WHAT TO DO: Write out, word for word, only the data from its first line to the line containing "# between the brackets.".

DATA SHOWN:

>> Start

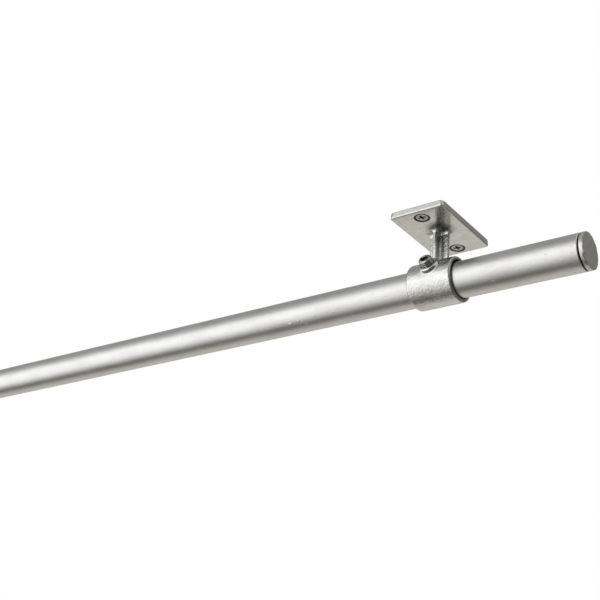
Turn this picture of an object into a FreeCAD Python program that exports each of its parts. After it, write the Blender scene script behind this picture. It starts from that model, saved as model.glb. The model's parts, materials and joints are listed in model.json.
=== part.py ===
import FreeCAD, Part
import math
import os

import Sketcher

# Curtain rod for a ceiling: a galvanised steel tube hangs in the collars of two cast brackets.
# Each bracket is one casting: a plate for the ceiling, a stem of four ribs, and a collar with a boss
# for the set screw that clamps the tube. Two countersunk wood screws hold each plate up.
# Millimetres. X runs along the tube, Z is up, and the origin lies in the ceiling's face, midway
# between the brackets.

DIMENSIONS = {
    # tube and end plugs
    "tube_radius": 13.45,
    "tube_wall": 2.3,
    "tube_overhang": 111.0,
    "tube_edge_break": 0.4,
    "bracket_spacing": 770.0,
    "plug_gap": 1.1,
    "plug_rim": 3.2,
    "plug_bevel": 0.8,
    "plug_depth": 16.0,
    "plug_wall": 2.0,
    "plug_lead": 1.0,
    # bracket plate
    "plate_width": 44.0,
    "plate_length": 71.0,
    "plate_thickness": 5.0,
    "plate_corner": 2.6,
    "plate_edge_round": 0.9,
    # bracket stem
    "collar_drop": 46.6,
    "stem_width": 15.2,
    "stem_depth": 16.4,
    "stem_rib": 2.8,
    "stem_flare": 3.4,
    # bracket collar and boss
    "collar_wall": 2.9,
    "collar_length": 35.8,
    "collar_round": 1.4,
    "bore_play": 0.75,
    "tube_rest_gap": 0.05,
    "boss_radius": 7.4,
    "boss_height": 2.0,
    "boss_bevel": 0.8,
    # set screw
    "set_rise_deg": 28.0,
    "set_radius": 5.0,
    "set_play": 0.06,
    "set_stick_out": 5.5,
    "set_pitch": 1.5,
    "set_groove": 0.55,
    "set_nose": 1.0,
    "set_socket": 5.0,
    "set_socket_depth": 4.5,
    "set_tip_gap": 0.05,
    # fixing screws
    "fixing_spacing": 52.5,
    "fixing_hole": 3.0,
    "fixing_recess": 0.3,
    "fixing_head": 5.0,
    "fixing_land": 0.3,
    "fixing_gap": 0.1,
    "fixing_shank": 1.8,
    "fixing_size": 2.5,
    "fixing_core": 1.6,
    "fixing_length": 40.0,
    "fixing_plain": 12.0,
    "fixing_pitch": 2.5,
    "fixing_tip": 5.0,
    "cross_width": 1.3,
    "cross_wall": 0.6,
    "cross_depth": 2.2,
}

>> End

RESULT OF THIS TASK:
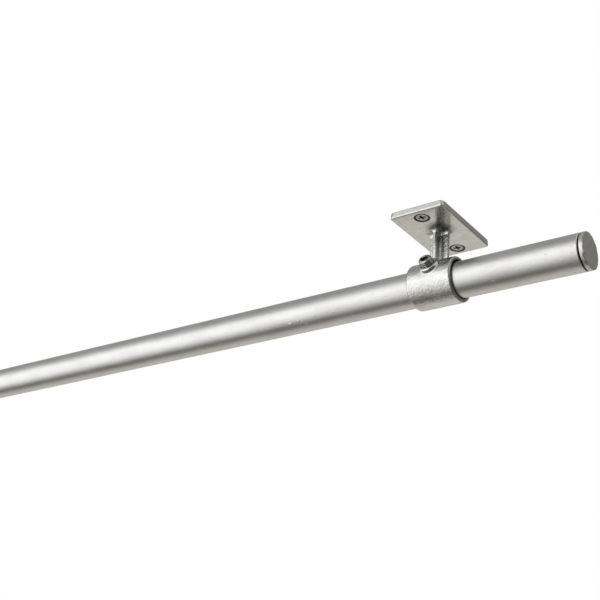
Turn this picture of an object into a FreeCAD Python program that exports each of its parts. After it, write the Blender scene script behind this picture. It starts from that model, saved as model.glb. The model's parts, materials and joints are listed in model.json.
=== part.py ===
import FreeCAD, Part
import math
import os

import Sketcher

# Curtain rod for a ceiling: a galvanised steel tube hangs in the collars of two cast brackets.
# Each bracket is one casting: a plate for the ceiling, a stem of four ribs, and a collar with a boss
# for the set screw that clamps the tube. Two countersunk wood screws hold each plate up.
# Millimetres. X runs along the tube, Z is up, and the origin lies in the ceiling's face, midway
# between the brackets.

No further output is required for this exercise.